I tell him to wait on the front porch, shut and lock the door, have my son get a gatorade, grab my Glock 36 (I basically stayed at the front door the whole time...the Glock was right there).
I opened the door, handed the kid the gatorade and figured I'd explore this a little more.
I asked him "where are you coming from?"
He replies "just a few streets over."
I inquire further "where are you going?"
He says "oh I know the way."
Then he starts walking down my driveway. My house sits directly at the end of the street...the view from my front porch is a 150 yard site line down the middle of the road to the stop sign at the other end.
When he gets halfway down the driveway he turns around and looks back at my door. Then maybe every 30 yards or so he turns around and looks back at my house.
Suspicious as hell I call the police non-emergency line and file a suspicious persons report. I then got in my truck and figured I'd trail the guy by a few hundred yards for a while to see what he is up to.
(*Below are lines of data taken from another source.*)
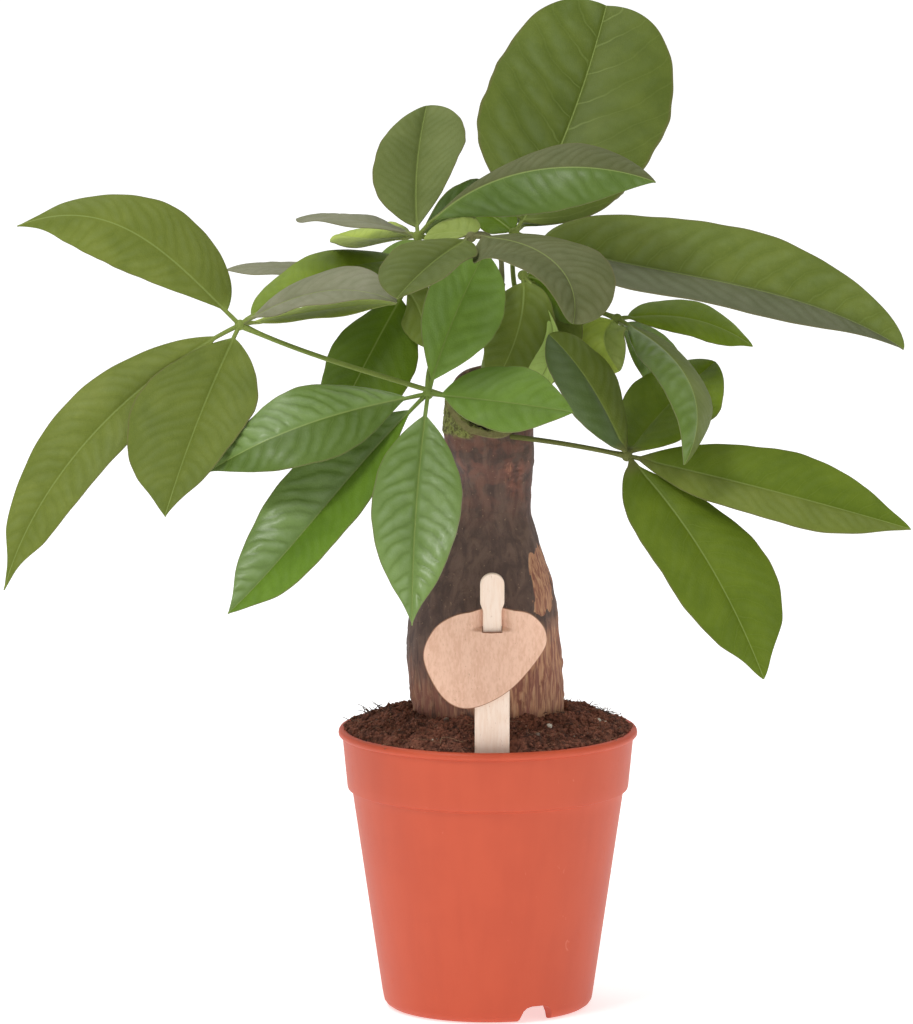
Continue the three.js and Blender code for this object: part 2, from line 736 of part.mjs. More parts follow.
/** The disc: a bowed sheet trimmed to its outline, with the slot that the stick is threaded through. */
function discSolid() {
  const [left, right, low] = [-30, 26, 14];
  const columns = [left, -14, -9.5, -6.5, -4, 4, 6.5, 9.5, 14, right];
  const heights = [low, LABEL.slot.centre - 0.02, LABEL.slot.centre + 0.02, 62];
  const skin = (back) => heights.flatMap(
    (z) => columns.map((x) => new THREE.Vector3(x, back + bridge(x, z), z)),
  );
  const sheet = toSolid(facets(
    [...skin(-LABEL.discThickness), ...skin(0)],
    sheetFaces(heights.length - 1, columns.length - 1),
  ));
  const rim = new THREE.SplineCurve([...DISC, DISC[0]].map(([x, z]) => new THREE.Vector2(x, z)));
  const plate = new THREE.ExtrudeGeometry(new THREE.Shape(rim.getPoints(33).slice(0, -1)), {
    depth: 20, bevelEnabled: false,
  });
  const slot = new THREE.BoxGeometry(LABEL.slot.width, 20, LABEL.slot.height);
  return sheet
    .intersect(toSolid(plate.rotateX(Math.PI / 2).translate(0, 10, 0)))
    .subtract(toSolid(slot.translate(0, 0, LABEL.slot.centre)));
}

function buildLabel() {
  const label = new THREE.Group();
  label.position.copy(LABEL.foot);
  label.rotation.x = radians(LABEL.lean);
  const disc = mesh('label_disc', toGeometry(discSolid()), 'disc');
  disc.position.y = -(LABEL.stickThickness / 2 + CLEARANCE);
  label.add(mesh('label_stick', stickGeometry(), 'stick'), disc);
  label.updateMatrixWorld(true);
  return label;
}

// ---------------------------------------------------------------- the plant

const plant = new THREE.Group();
const label = buildLabel();
const stumpRoom = stumpSolid(CLEARANCE);
const stickRoom = toSolid(stickGeometry(CLEARANCE).applyMatrix4(label.matrixWorld));

plant.add(buildPot());
plant.add(buildSoil([stumpRoom, stickRoom]));
plant.add(mesh('stump', toGeometry(stumpSolid()), 'bark'));
Object.keys(SHOOTS).forEach((name) => {
  plant.add(mesh(name, toGeometry(shootSolid(name).subtract(stumpRoom)), 'stem'));
});
const carriers = [stumpRoom, ...Object.keys(SHOOTS).map((name) => shootSolid(name, CLEARANCE))];
Object.entries(LEAVES).forEach(([name, leaf]) => plant.add(buildLeaf(name, leaf, carriers)));
plant.add(label);

export default plant;
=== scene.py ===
"""A money tree in a plastic nursery pot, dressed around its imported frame.

The pot, the peat, the stump, two shoots, nine palmate leaves and a wooden plant label are each built here in
finer form than their solids, in the same frame: the origin is the middle of the pot's underside, +Z is up and
-Y is the front. Sizes in the classes are millimetres; `MM` turns them into Blender's metres.
"""

import sys

import logging
import math
from dataclasses import dataclass
from enum import Enum
from typing import Any, Callable, Sequence

import bpy
import numpy as np
from mathutils import Matrix, Vector, noise


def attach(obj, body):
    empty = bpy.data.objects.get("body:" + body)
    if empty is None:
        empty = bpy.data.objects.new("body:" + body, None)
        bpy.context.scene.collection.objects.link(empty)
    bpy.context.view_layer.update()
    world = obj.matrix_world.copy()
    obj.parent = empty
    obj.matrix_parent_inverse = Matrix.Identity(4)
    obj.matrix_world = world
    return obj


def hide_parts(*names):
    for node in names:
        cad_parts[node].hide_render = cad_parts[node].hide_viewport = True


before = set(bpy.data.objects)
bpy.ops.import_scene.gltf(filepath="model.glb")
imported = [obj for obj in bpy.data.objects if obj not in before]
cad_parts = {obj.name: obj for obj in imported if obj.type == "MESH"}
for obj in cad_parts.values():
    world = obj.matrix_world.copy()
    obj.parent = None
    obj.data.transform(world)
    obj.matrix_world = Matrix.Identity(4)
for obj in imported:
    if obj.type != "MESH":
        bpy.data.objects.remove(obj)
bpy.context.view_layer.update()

MM = 0.001
LOG = logging.getLogger("money_tree")

Point = tuple[float, float, float]
Value = Any  # a number, a colour, a vector or a Flow


# ---------------------------------------------------------------- arithmetic


def smoothstep(low: float, high: float, value: Any) -> Any:
    """Ease a number or an array from 0 at `low` to 1 at `high`."""
    share = np.clip((value - low) / (high - low), 0.0, 1.0)
    return share * share * (3.0 - 2.0 * share)


def blend(first: Any, second: Any, share: Any) -> Any:
    """Go from `first` at a share of 0 to `second` at 1."""
    return first + (second - first) * share


def unit(vectors: np.ndarray) -> np.ndarray:
    """Scale each vector of an array to a length of 1."""
    return vectors / np.linalg.norm(vectors, axis=-1, keepdims=True)


def srgb(red: int, green: int, blue: int) -> tuple[float, float, float, float]:
    """Turn a colour in screen values from 0 to 255 into Blender's linear one."""
    linear = [
        value / 12.92 if value <= 0.04045 else ((value + 0.055) / 1.055) ** 2.4
        for value in (red / 255, green / 255, blue / 255)
    ]
    return (*linear, 1.0)


def along(points: np.ndarray, places: np.ndarray) -> np.ndarray:
    """Find points on the smooth curve through evenly spaced points.

    Args:
        points: the points that the curve passes through, one a row.
        places: positions from 0, the first point, to 1, the last.

    Returns:
        One point a row for each place.
    """
    last = len(points) - 1
    total = np.zeros((len(places), 3))
    for i, point in enumerate(points):
        weight = np.ones(len(places))
        for j in range(len(points)):
            if j != i:
                weight = weight * (places * last - j) / (i - j)
        total += weight[:, None] * point
    return total


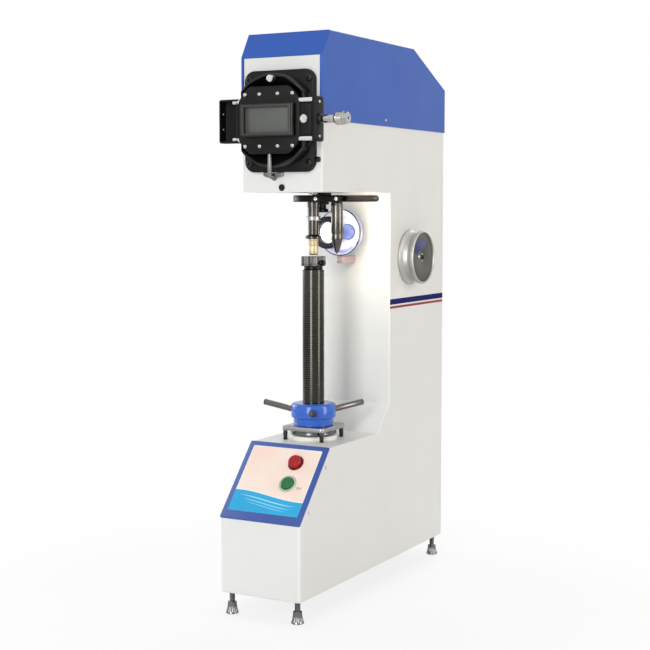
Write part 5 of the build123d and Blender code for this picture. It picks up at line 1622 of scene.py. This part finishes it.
@dataclass
class ScreenUnit:
    """Measuring screen on the head: plate, drum, window, tray, shutter box and micrometer."""

    z: float = 778.0
    face: float = 101.0
    plate_half: Span = (63.0, 79.0)
    light_bore: float = 20.0
    rail_hole: float = 4.05
    rail_depth: float = 36.0
    rail_rise: float = 28.8

    def at(self, depth: float, x: float = 0.0, rise: float = 0.0) -> Place:
        """Find a place by its depth before the head, its width and its rise from the screen's middle."""
        return x, -self.face - depth, self.z + rise

    def box(self, name: str, across: Span, depths: Span, rises: Span, edge: float) -> Piece:
        """Make a block by its spans across, before the head and up and down from the screen's middle."""
        low = (across[0], -self.face - depths[1], self.z + rises[0])
        return slab(name, low, (across[1], -self.face - depths[0], self.z + rises[1]), edge)

    def build(self) -> None:
        """Build the unit from the head outwards."""
        self.mount()
        self.drum()
        self.window()
        self.tray()
        self.shutter()
        self.knobs()
        self.micrometer()
        self.wing_screw()

    def mount(self) -> None:
        """Make the corner-rounded plate, its screws and the ring that the drum turns against."""
        flat = Facing.FRONT.value
        mount = plate("screen_plate", rounded_outline(*self.plate_half, 17.0, 10), 8.0, self.at(0), flat, 1.0)
        bore = turned("bore", pin(self.light_bore, -5, 30), self.at(0), Facing.FRONT, steps=48, edge=0)
        dress(smooth(carve(mount, bore)), "cabinet", Finishes.BLACK_PAINT, ("screen_mount_plate",))
        screw = Fastener(6.0, 3.4, socket=2.4).head("plate_screw")
        places = [self.at(8, x, rise) for x in (-53.6, 53.6) for rise in (-65, 65)]
        dress(copies(screw, places, "screen_plate_screws", flat), "cabinet", Finishes.BLACK_SATIN)
        thumb = turned(
            "plate_thumb_screw", ((0, -1), (2.5, -1), (2.5, 1), (4, 1.2), (4, 7.0), (3.4, 7.6), (0, 7.6)),
            (62.5, -self.face - 4, 718.0), Facing.RIGHT, steps=28, edge=0.2,
        )
        dress(thumb, "cabinet", Finishes.BLACK_OXIDE)
        profile = [
            (20, 8), (67.2, 8), (68.2, 9.0), (68.2, 10.0), (67.6, 10.3), (67.6, 11.0), (68.2, 11.3), (68.2, 12.0),
            (67.4, 12.8), (20, 12.8),
        ]
        ring = turned("screen_ring", profile, self.at(0), Facing.FRONT, steps=120, edge=0.2, closed=True)
        dress(ring, "cabinet", Finishes.BLACK_SATIN, ("screen_base_ring",))

    def drum(self) -> None:
        """Mill the flat-sided drum and its raised face, bore them, and set the face's screws."""
        flat = Facing.FRONT.value
        body = plate("screen_drum_body", flat_sided(72.0, 55.0), 20.0, self.at(13), flat, 1.6)
        face = plate("screen_face", self.face_outline(), 7.2, self.at(32.8), flat, 1.2)
        profile = ((66.0, 31.6), (67.2, 31.6), (67.2, 36), (66.0, 36))
        carve(body, turned("groove", profile, self.at(0), Facing.FRONT, steps=96, edge=0, closed=True))
        for piece in (body, face):
            carve(piece, self.box("cavity", (-48, 48), (20, 45), (-24, 24), 0))
        carve(body, turned("bore", pin(self.light_bore, 5, 30), self.at(0), Facing.FRONT, steps=48, edge=0))
        dress(smooth(body), "screen_unit", Finishes.BLACK_SATIN, ("screen_drum",))
        dress(smooth(face), "screen_unit", Finishes.BLACK_PAINT)
        screw = Fastener(3.1, 1.6, slot=0.7).head("face_screw")
        places = [self.at(40, x, rise) for x in (-42.4, -16.2, 16.2, 42.4) for rise in (-39.7, 39.7)]
        dress(copies(screw, places, "screen_face_screws", flat), "screen_unit", Finishes.FASTENER)

    def face_outline(self) -> list[Span]:
        """Outline of the raised face: a disc cut flat at both sides, at the top and at the bottom.

        Returns:
            The points in order, with no two in one place.
        """
        points = [(x, max(-52.0, min(52.0, y))) for x, y in flat_sided(62.0, 55.0, 40)]
        kept = [points[0]]
        for point in points[1:]:
            if hypot(point[0] - kept[-1][0], point[1] - kept[-1][1]) > 0.4:
                kept.append(point)
        return kept

    def window(self) -> None:
        """Make the bevelled window frame with its lighter lip, and fit the ground glass."""
        flat = Facing.FRONT.value
        frame_body = plate("window_frame", rounded_outline(47.0, 25.5, 2.5), 8.0, self.at(40), flat, 1.6)
        carve(frame_body, self.box("opening", (-40.5, 40.5), (30, 60), (-21, 21), 0))
        dress(smooth(frame_body), "screen_unit", Finishes.BEZEL, ("screen_frame",))
        lip = plate("window_lip", rounded_outline(43.6, 23.4, 1.6), 3.2, self.at(46.4), flat, 0.8)
        carve(lip, self.box("opening", (-39.6, 39.6), (30, 60), (-20.2, 20.2), 0))
        dress(smooth(lip), "screen_unit", Finishes.LIP)
        glass = self.box("window_glass", (-42.4, 42.4), (40.1, 43.0), (-22.9, 22.9), 0.3)
        dress(glass, "screen_unit", Finishes.SCREEN_GLASS, ("ground_glass",))

    def tray(self) -> None:
        """Fold the open tray and run the two guide rods through it and the drum."""
        tray = self.box("tray_body", (-91.5, -55.1), (20, 40), (-34, 34), 3.0)
        carve(tray, self.box("hollow", (-88.5, -58.5), (23, 60), (-31, 31), 0.8))
        for side in (-1, 1):
            rod_hole = turned(
                "hole", pin(self.rail_hole, 0, 8), self.at(self.rail_depth, -60, side * self.rail_rise), Facing.RIGHT,
                steps=24, edge=0
            )
            carve(tray, rod_hole)
        dress(smooth(tray), "screen_unit", Finishes.BLACK_PAINT, ("left_tray",))
        rods = []
        for side in (-1, 1):
            profile = ((0, 0), (3.4, 0), (4, 0.6), (4, 142.4), (3.4, 143), (0, 143))
            rods.append(
                turned(
                    "rod", profile, self.at(self.rail_depth, -66, side * self.rail_rise), Facing.RIGHT, steps=28,
                    edge=0.1
                )
            )
        dress(join(rods, "rail_rods"), "screen_unit", Finishes.RAIL, ("guide_rods",))
        screw = Fastener(2.3, 1.2, slot=0.6).head("tray_screw")
        places = [self.at(30, -88.4, rise) for rise in (-12, 12)]
        dress(copies(screw, places, "tray_wall_screws", Facing.RIGHT.value), "screen_unit", Finishes.FASTENER)

    def shutter(self) -> None:
        """Mill the shutter box and set the screws in its side."""
        housing = self.box("shutter_housing", (55, 76), (16, 40), (-24, 24), 1.4)
        for side in (-1, 1):
            hole = turned(
                "hole", pin(self.rail_hole, 0, 40), self.at(self.rail_depth, 50, side * self.rail_rise), Facing.RIGHT,
                steps=24, edge=0
            )
            carve(housing, hole)
        dress(smooth(housing), "screen_unit", Finishes.BLACK_PAINT, ("shutter_box",))
        outline = [(x - 28.0, y) for x, y in rounded_outline(12.0, 34.0, 5.0)]
        end = plate("shutter_end_plate", outline, 8.2, (76.0, -self.face, self.z), ON_THE_RIGHT, 0.9)
        bore = turned("bore", pin(8.8, -1, 20), self.at(28, 75), Facing.RIGHT, steps=40, edge=0)
        dress(smooth(carve(end, bore)), "screen_unit", Finishes.BLACK_PAINT)
        screw = Fastener(2.4, 1.2, slot=0.6).head("box_screw")
        places = [self.at(30, 84.2, rise) for rise in (-26, 26)]
        dress(copies(screw, places, "shutter_box_screws", Facing.RIGHT.value), "screen_unit", Finishes.FASTENER)
        handle = turned(
            "turn_rod",
            ((0, 0), (1.8, 0), (3.2, 1.2), (3.2, 3.6), (2.7, 4.0), (2.7, 5.2), (3.2, 5.6), (3.2, 30.3), (0, 30.3)),
            self.at(36.5, 0, -82.3), Facing.UP, steps=32, edge=0.2,
        )
        dress(handle, "screen_unit", Finishes.HANDLE, ("turn_handle",))

    def wing_screw(self) -> None:
        """Set the screw under the plate, a turned shank with two pressed wings."""
        spot = (-13.5, -self.face, 691.8)
        shank = (
            (0, -0.3), (6.0, -0.3), (6.0, 1.0), (4.4, 1.4), (4.4, 5.4), (2.7, 6.2), (2.7, 9.0), (2.2, 9.5), (0, 9.5)
        )
        parts = [turned("shank", shank, spot, Facing.FRONT, steps=32, edge=0.2)]
        for side in (-1, 1):
            outline = [(x + side * 10.8, y + 0.8) for x, y in rounded_outline(7.6, 3.9, 3.4)]
            lean = (radians(90), radians(-14 * side), 0)
            parts.append(plate("wing", outline, 2.4, (spot[0], spot[1] - 2.2, spot[2]), lean, 0.5))
        dress(smooth(join(parts, "plate_wing_screw")), "cabinet", Finishes.HANDLE)

    def knobs(self) -> None:
        """Turn and knurl the two small knobs on the front."""
        for name, node, radius, height, spot in (
            ("drum_clamp_knob", "clamp_knob", 5.4, 13.0, self.at(33, 5.0, 63.0)),
            ("shutter_front_knob", "shutter_knob", 6.5, 8.0, self.at(40, 65.5, 0)),
        ):
            rows = [(radius, 2.0 + row) for row in range(int(height - 3))]
            profile = [
                (0, -5.8), (2.4, -5.8), (2.4, 0.3), (radius * 0.86, 0.3), (radius, 1.1), *rows, (radius, height - 1.0),
                (radius * 0.8, height), (radius * 0.3, height), (0, height - 0.3)
            ]
            knob = turned(name, profile, spot, Facing.FRONT, steps=48, edge=0)
            knurl(knob, spot, -AXIS_Y, 2.0, height - 2.0, 48, pitch=1.0, depth=0.03, crossed=False)
            dress(smooth(knob, 30), node, Finishes.KNOB, (node,))

    def micrometer(self) -> None:
        """Turn the micrometer's boss, stem, graduated sleeve and knurled thimble."""
        middle = self.at(28.0)
        sleeve = turned(
            "micrometer_body",
            (
                (2.1, 80), (4.2, 80), (4.2, 92), (6.0, 92), (6.6, 92.6), (6.6, 116), (2.1, 116),
            ),
            middle, Facing.RIGHT, steps=48, edge=0.25, closed=True,
        )
        dress(sleeve, "screen_unit", Finishes.SLEEVE, ("micrometer_sleeve",))
        profile = ((2.1, 76.2), (8.7, 76.2), (8.7, 86.0), (7.6, 87.4), (4.3, 87.4), (4.3, 85), (2.1, 85))
        boss = turned("micrometer_boss", profile, middle, Facing.RIGHT, steps=48, edge=0.25, closed=True)
        dress(boss, "screen_unit", Finishes.BLACK_SATIN)
        y, z = middle[1:]
        marks = [slab("mark", (94.5, y - 0.12, z + 6.45), (109.5, y + 0.12, z + 6.66), 0)]
        for index in range(15):
            x = 95.0 + index
            # every fifth graduation is a long one
            reach = 2.3 if index % 5 == 0 else 1.4
            marks.append(slab("mark", (x - 0.09, y - reach, z + 5.9), (x + 0.09, y, z + 6.64), 0))
        dress(join(marks, "sleeve_scale"), "screen_unit", Finishes.LABEL_INK)
        rows = [(10.4, 115.6 + row) for row in range(10)]
        profile = [
            (7.3, 110.6), (7.8, 110.6), (9.6, 112.8), (10.4, 114.6), *rows, (9.8, 125.4), (9.0, 125.7), (9.0, 131.6),
            (8.2, 132.7), (2.1, 132.7), (2.1, 128.6), (7.3, 128.6),
        ]
        thimble = turned("thimble_body", profile, middle, Facing.RIGHT, steps=60, edge=0, closed=True)
        knurl(thimble, middle, AXIS_X, 115.6, 124.6, 60, pitch=1.0, depth=0.05)
        dress(smooth(thimble, 30), "thimble", Finishes.SLEEVE, ("micrometer_thimble",))
        repaint(Finishes.BLACK_OXIDE, "measuring_shutter")


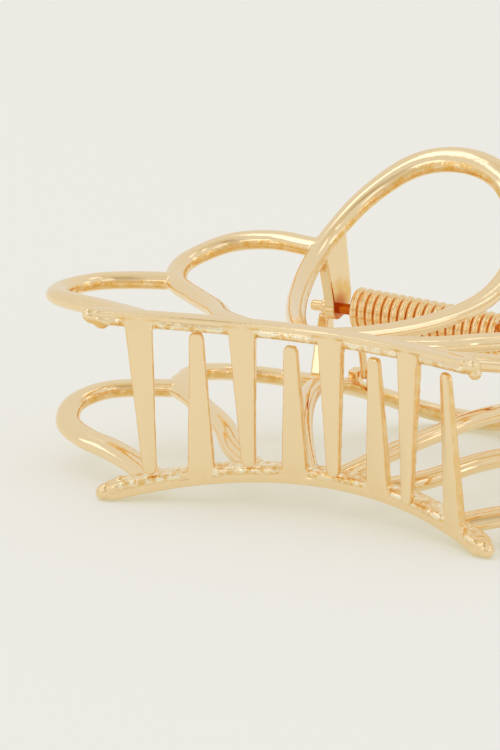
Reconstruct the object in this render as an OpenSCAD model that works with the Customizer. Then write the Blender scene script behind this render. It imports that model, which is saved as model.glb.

He turns right off my street, then left down a fairly busy road, then left again on a side street where my kids go to school. I know the neighborhood like the back of my hand obviously and I'm usually in front of him to see him hit the intersections and then I adjust my position...I'm never within 200 yards of him. He then approaches the elementary school and tries all the doors. He can't get in so he wanders off toward the back of the school.
I came back to the house and met the police to finish up the report.
I told the police that it could be a total freak accident that he showed up on my doorstep looking for water...although in the 10 years I've lived here nothing like that has happened to me or any of my neighbors.
My first thought was that this was going to be your normal Memphis break-in. They ring the front door bell and if nobody answers they kick in your back door and steal a bunch of your stuff. I could be wrong...but that whole incident was really, really shady.
The good news is that the kids know not to answer the door if they don't know the person. The other good news is that I get a chance to tighten up my procedures in light of this without actually having to have a break-in take place.